Problem requirements:
Restate every line of the material, word for word.

Dataset content:
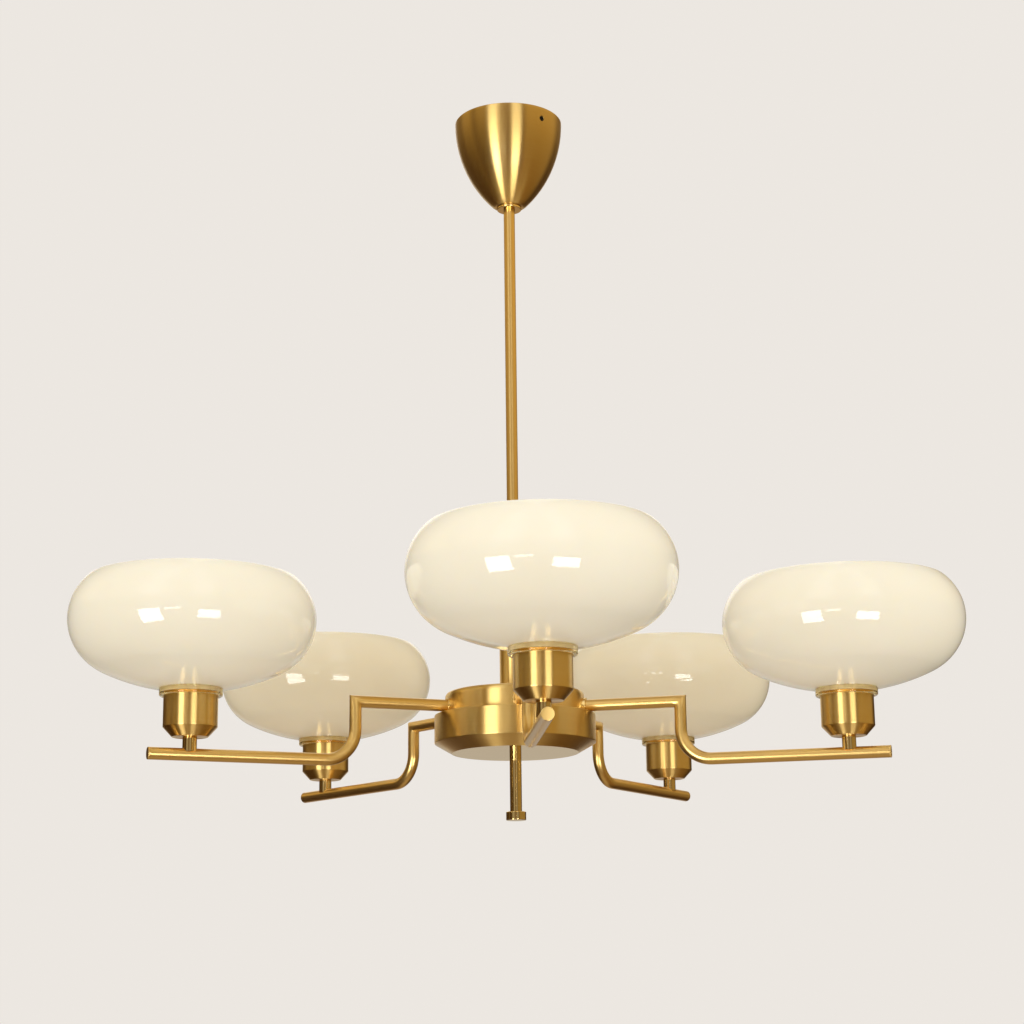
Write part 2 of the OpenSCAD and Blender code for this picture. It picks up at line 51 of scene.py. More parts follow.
# ---------------------------------------------------------------------------------------------
# Camera: a short telephoto at eye level, a little left of the lamp and looking up at it.
# It stands about 1.7 m off and leans by two thirds of a degree, so the stem leans in the frame too.
camera_at = Vector((-0.1253, -1.7068, -0.7810))
camera_yaw, camera_pitch, camera_roll = radians(4.18), radians(13.75), radians(-0.66)
look = Vector((
    sin(camera_yaw) * cos(camera_pitch), cos(camera_yaw) * cos(camera_pitch), sin(camera_pitch)))
level = Vector((cos(camera_yaw), -sin(camera_yaw), 0))
upright = level.cross(look)
right = cos(camera_roll) * level + sin(camera_roll) * upright
over = cos(camera_roll) * upright - sin(camera_roll) * level
lens = bpy.data.cameras.new("camera")
lens.sensor_width = 36
lens.lens = 71.6
lens.clip_start = 0.01
camera = bpy.data.objects.new("camera", lens)
camera.matrix_world = Matrix((
    (right.x, over.x, -look.x, camera_at.x),
    (right.y, over.y, -look.y, camera_at.y),
    (right.z, over.z, -look.z, camera_at.z),
    (0, 0, 0, 1)))
scene.collection.objects.link(camera)
scene.camera = camera
scene.view_settings.view_transform = "Standard"
scene.view_settings.look = "None"


# ---------------------------------------------------------------------------------------------
# Socket sums and the finish: a material is written as sums on what its nodes give out.
class Socket:
    """One output of a node, which takes part in plain sums."""

    def __init__(self, tree, out):
        self.tree, self.out = tree, out

    def math(self, operation, *values):
        return self.tree.node("ShaderNodeMath", {"operation": operation}, dict(enumerate(values)))[0]

    def __add__(self, other):
        return self.math("ADD", self, other)

    def __sub__(self, other):
        return self.math("SUBTRACT", self, other)

    def __mul__(self, other):
        return self.math("MULTIPLY", self, other)

    def __truediv__(self, other):
        return self.math("DIVIDE", self, other)

    def __neg__(self):
        return self.math("MULTIPLY", self, -1)

    def clamped(self):
        return self.math("MINIMUM", self.math("MAXIMUM", self, 0), 1)

    __radd__ = __add__
    __rmul__ = __mul__


class Outputs:
    """A node's outputs by name or number."""

    def __init__(self, tree, made):
        self.tree, self.made = tree, made

    def __getitem__(self, key):
        return Socket(self.tree, self.made.outputs[key])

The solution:
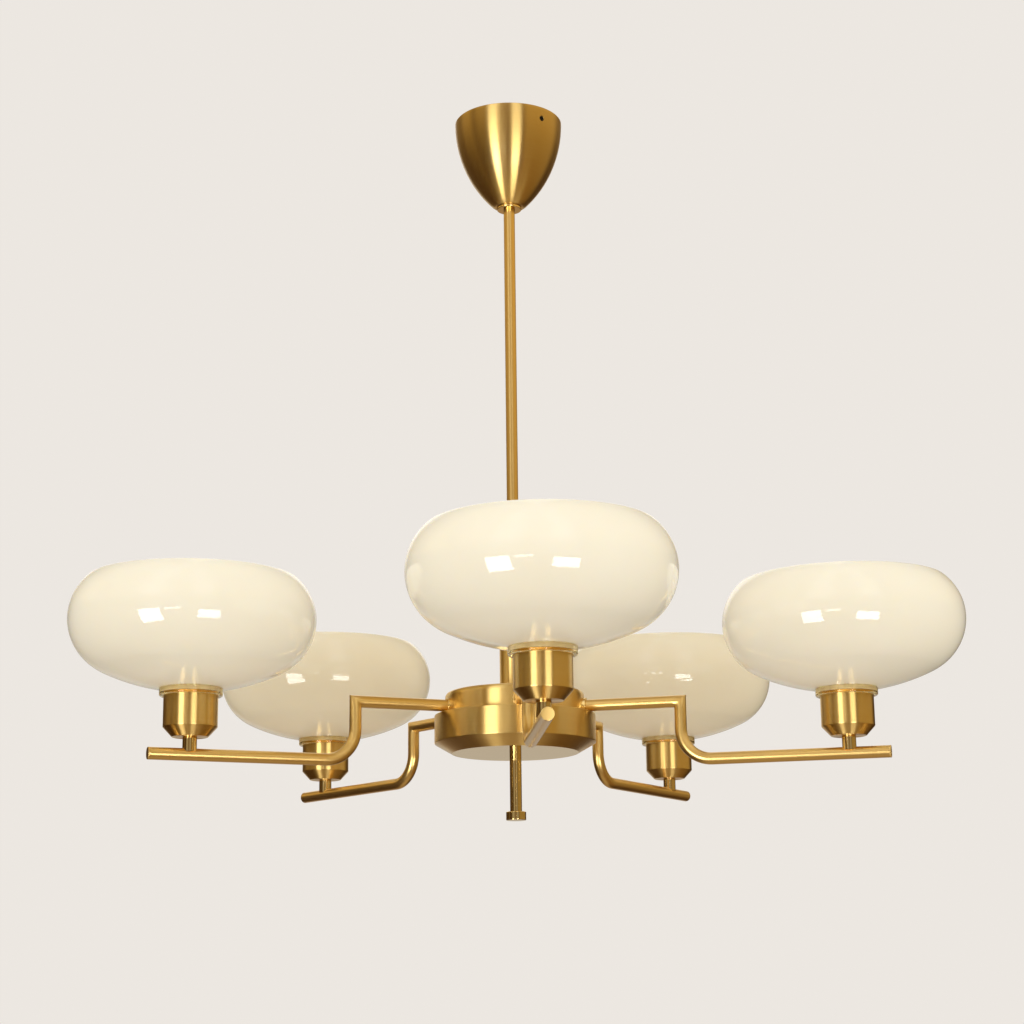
Write part 2 of the OpenSCAD and Blender code for this picture. It picks up at line 51 of scene.py. More parts follow.
# ---------------------------------------------------------------------------------------------
# Camera: a short telephoto at eye level, a little left of the lamp and looking up at it.
# It stands about 1.7 m off and leans by two thirds of a degree, so the stem leans in the frame too.
camera_at = Vector((-0.1253, -1.7068, -0.7810))
camera_yaw, camera_pitch, camera_roll = radians(4.18), radians(13.75), radians(-0.66)
look = Vector((
    sin(camera_yaw) * cos(camera_pitch), cos(camera_yaw) * cos(camera_pitch), sin(camera_pitch)))
level = Vector((cos(camera_yaw), -sin(camera_yaw), 0))
upright = level.cross(look)
right = cos(camera_roll) * level + sin(camera_roll) * upright
over = cos(camera_roll) * upright - sin(camera_roll) * level
lens = bpy.data.cameras.new("camera")
lens.sensor_width = 36
lens.lens = 71.6
lens.clip_start = 0.01
camera = bpy.data.objects.new("camera", lens)
camera.matrix_world = Matrix((
    (right.x, over.x, -look.x, camera_at.x),
    (right.y, over.y, -look.y, camera_at.y),
    (right.z, over.z, -look.z, camera_at.z),
    (0, 0, 0, 1)))
scene.collection.objects.link(camera)
scene.camera = camera
scene.view_settings.view_transform = "Standard"
scene.view_settings.look = "None"


# ---------------------------------------------------------------------------------------------
# Socket sums and the finish: a material is written as sums on what its nodes give out.
class Socket:
    """One output of a node, which takes part in plain sums."""

    def __init__(self, tree, out):
        self.tree, self.out = tree, out

    def math(self, operation, *values):
        return self.tree.node("ShaderNodeMath", {"operation": operation}, dict(enumerate(values)))[0]

    def __add__(self, other):
        return self.math("ADD", self, other)

    def __sub__(self, other):
        return self.math("SUBTRACT", self, other)

    def __mul__(self, other):
        return self.math("MULTIPLY", self, other)

    def __truediv__(self, other):
        return self.math("DIVIDE", self, other)

    def __neg__(self):
        return self.math("MULTIPLY", self, -1)

    def clamped(self):
        return self.math("MINIMUM", self.math("MAXIMUM", self, 0), 1)

    __radd__ = __add__
    __rmul__ = __mul__


class Outputs:
    """A node's outputs by name or number."""

    def __init__(self, tree, made):
        self.tree, self.made = tree, made

    def __getitem__(self, key):
        return Socket(self.tree, self.made.outputs[key])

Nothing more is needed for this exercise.